Lors de cette sortie chez le détenteur des droits de diffusion mobiles de la Ligue 1, il s'est d’ailleurs montré plus complice avec Rio Mavuba et Ludovic Giuly, deux anciens joueurs désormais consultants. Cela fait partie de sa posture: il est, selon lui, impossible d’entendre l’avis de quelqu’un qui n’a pas joué au haut niveau. "Je ne vous lis jamais parce que je connais mieux le foot que la majorité d’entre vous et que j’ai des informations que vous n’avez pas. Il n'y a aucune opinion que je lise qui puisse m’intéresser", avait-il lancé en 2021 après avoir été la cible de critiques. "Pour lui, la presse est un obstacle, un parasite", ajoute Fred Hermel.

L’entraîneur du PSG n’est pas le premier à afficher ouvertement sa défiance devant les micros. "C'est comme Mourinho qui était insupportable avec la presse même s’il était capable de complicité avec la presse quand il était de bonne humeur, situe Fred Hermel. Ce n’est pas le cas de Luis Enrique, c’était compliqué qu’il y ait de la complicité, il y a toujours du mépris."

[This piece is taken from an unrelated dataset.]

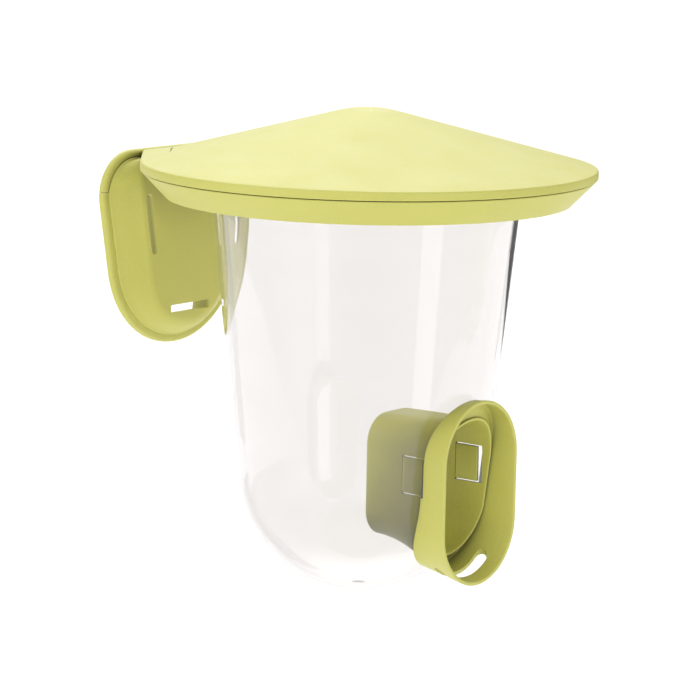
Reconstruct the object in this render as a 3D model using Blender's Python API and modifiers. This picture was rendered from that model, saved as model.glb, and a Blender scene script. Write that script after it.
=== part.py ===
"""Wall-hung gravity poultry feeder with a clear hopper, a lift-off conical roof and one feeding port.

Frame: x = 0 is the plane of symmetry, the wall is the plane y = 0 and the feeder stands in front of it
at negative y. z = 0 is the middle of the bracket's flange at its lowest point. Metres, +Z up.
"""

import math

import bmesh
import bpy
from mathutils import Vector

MM = 0.001
GAP = 0.3 * MM  # clearance between neighbouring pieces

# Hopper: a turned tub that tapers 5.6 degrees a side down to a round bottom.
HOPPER_AXIS_Y = -170 * MM
HOPPER_WALL = 2.5 * MM
HOPPER_RADIUS_AT_ZERO = 90.05 * MM
HOPPER_TAPER = 0.098
BALL_RADIUS = 83.07 * MM
BALL_Z = -67.1 * MM
RIM_RADIUS = 107 * MM
RIM_THICKNESS = 2.5 * MM

# Collar: the saucer that carries the hopper's rim.
COLLAR_BOTTOM = 112.3 * MM
COLLAR_TOP = 128.9 * MM
COLLAR_LOW_RADIUS = 132.7 * MM
COLLAR_TOP_RADIUS = 148.6 * MM
COLLAR_HOLE_RADIUS = 102.6 * MM
COLLAR_WALL = 2.6 * MM
UPSTAND_TOP = 118.5 * MM
ARM_HALF_WIDTH = 27 * MM
HOOK_X = (10 * MM, 24 * MM)
HOOK_BAR_TOP = 116.1 * MM
HOOK_LIP_BOTTOM = 107.6 * MM
HOOK_THICKNESS = 2.7 * MM

# Roof: a shallow cone over a plan that is a circle drawn out to the wall at the rear.
ROOF_RADIUS = 149.4 * MM
ROOF_FORWARD = 1.7 * MM  # how far the roof and the skirt under it sit forward of the hopper's axis
ROOF_BAND_BOTTOM = 129.3 * MM
ROOF_RIM_Z = 135 * MM
ROOF_CONE_TIP_Z = 174.5 * MM
ROOF_TIP_BLEND = 22 * MM
ROOF_REAR_DROP = 0.14  # slope of the flatter part between the cone and the wall
BREAK_SHARE = 0.97  # the ring where that part begins
ROOF_WALL = 2.6 * MM
ROOF_CORNER = (29 * MM, 161.7 * MM, 8 * MM)
LOCATING_RING = (137.2 * MM, 139.6 * MM)
LOCATING_RING_BOTTOM = 125.5 * MM

# Bracket: outline circles as (x, z, radius), of the flange at the wall and of the front plate.
FLANGE_LOW_CIRCLE = (0, 62.5 * MM, 66.5 * MM)
FLANGE_CORNER = (44.5 * MM, 103 * MM, 30 * MM)
PLATE_LOW_CIRCLE = (0, 50.7 * MM, 38 * MM)
PLATE_CORNER = (33 * MM, 110 * MM, 15 * MM)
FLANGE_WIDTH = 5 * MM
FLANGE_THICKNESS = 4 * MM
BRACKET_WALL = 2.6 * MM
PLATE_FRONT_Y = -16.5 * MM
SADDLE_END_Z = 106 * MM
SLOT_TOP, SLOT_BOTTOM, SLOT_RADIUS = (42.8 * MM, 101 * MM), (36.6 * MM, 65 * MM), 2.6 * MM
LOW_SLOT_HALF_WIDTH, LOW_SLOT_Z = 19.3 * MM, (19.9 * MM, 25.1 * MM)
WINDOW_Z = (112.2 * MM, 122 * MM)
RIB_X, RIB_THICKNESS = 20.3 * MM, 2.5 * MM  # the ribs stand this far out beside the bottom slot
RIB_TOP = 104 * MM
RIB_SPREAD = 0.13  # and lean outwards as they rise, as the side slots do

# Port. Distances forward are measured from the hopper's axis towards the front.
HOOD_FRONT = 99 * MM
HOOD_HALF_WIDTH = 39.3 * MM
HOOD_TOP, HOOD_BOTTOM = -9.4 * MM, -131 * MM
HOOD_SIDE_DRAFT, HOOD_TOP_DRAFT, HOOD_BOTTOM_DRAFT = 0.25, 0.1, 0.175
HOOD_WALL = 2.4 * MM
TUBE_INNER_END = 26 * MM
TUBE_HALF_WIDTH, TUBE_SIDE_DRAFT = 27.5 * MM, 0.073
TUBE_TOP, TUBE_TOP_DRAFT = -25 * MM, 0.055
TUBE_BOTTOM, TUBE_FLARE, TUBE_FLARE_END = -106.5 * MM, 8, 62 * MM
TUBE_CORNER = 18.5 * MM
TUBE_WALL = 2.2 * MM
SEAT_THICKNESS = 2.4 * MM
LIP_HEIGHT = 1.5 * MM
HOLE_CLEARANCE = 0.4 * MM
DRAIN_FORWARD, DRAIN_HALF_LENGTH, DRAIN_HALF_WIDTH = 84.7 * MM, 25.5 * MM, 4.4 * MM
TONGUE_ROOT, TONGUE_TIP = 57.3 * MM, 74.4 * MM
TONGUE_Z = (-70.5 * MM, -47 * MM)
TONGUE_SLIT = 0.9 * MM

RING_POINTS = 72
LATHE_STEPS = 72


def clear_scene():
    for obj in list(bpy.data.objects):
        bpy.data.objects.remove(obj, do_unlink=True)


def new_collection(name):
    collection = bpy.data.collections.new(name)
    bpy.context.scene.collection.children.link(collection)
    return collection


def plastic(name, color, roughness, alpha=1.0):
    material = bpy.data.materials.new(name)
    material.use_nodes = True
    shader = material.node_tree.nodes["Principled BSDF"]
    shader.inputs["Base Color"].default_value = (*color, 1)
    shader.inputs["Roughness"].default_value = roughness
    shader.inputs["Metallic"].default_value = 0
    shader.inputs["Alpha"].default_value = alpha
    return material


clear_scene()
PARTS = new_collection("gravity_poultry_feeder")
CUTTERS = new_collection("cutters")
GREEN = plastic("green_plastic", (0.55, 0.55, 0.17), 0.55)
CLEAR = plastic("clear_plastic", (0.9, 0.92, 0.92), 0.08, 0.3)


# ---- helpers -------------------------------------------------------------------------------------


def finish_object(obj, collection, material=None):
    collection.objects.link(obj)
    if collection is CUTTERS:
        obj.hide_render = True
        obj.display_type = "WIRE"
    if material:
        obj.data.materials.append(material)
        obj.data.shade_smooth()
        obj.data.set_sharp_from_angle(angle=math.radians(35))
    return obj


def outline(circles, inset=0.0, count=RING_POINTS):
    """Points round the tight belt over some circles (u, v, radius), one for each direction."""
    points = []
    for k in range(count):
        angle = 2 * math.pi * (k + 0.5) / count
        du, dv = math.cos(angle), math.sin(angle)
        u, v, r = max(circles, key=lambda c: c[0] * du + c[1] * dv + c[2])
        points.append((u + (r - inset) * du, v + (r - inset) * dv))
    return points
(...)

Cela ne lui a, pour le moment, jamais porté préjudice. En sélection, il avait le plein soutien de son président. Au Barça, il avait bien été fragilisé pour avoir mis Lionel Messi sur un banc lors d’un match. Mais "à partir du moment où Messi n’avait pas voulu qu’on le vire, il était un peu protégé par ça", explique Fred Hermel. "Et puis, il a gagné la Ligue des champions (en 2015), conclut-il. Ce genre de comportement, ça passe, quand tu gagnes. Quand tu ne gagnes plus, ça ne passe pas."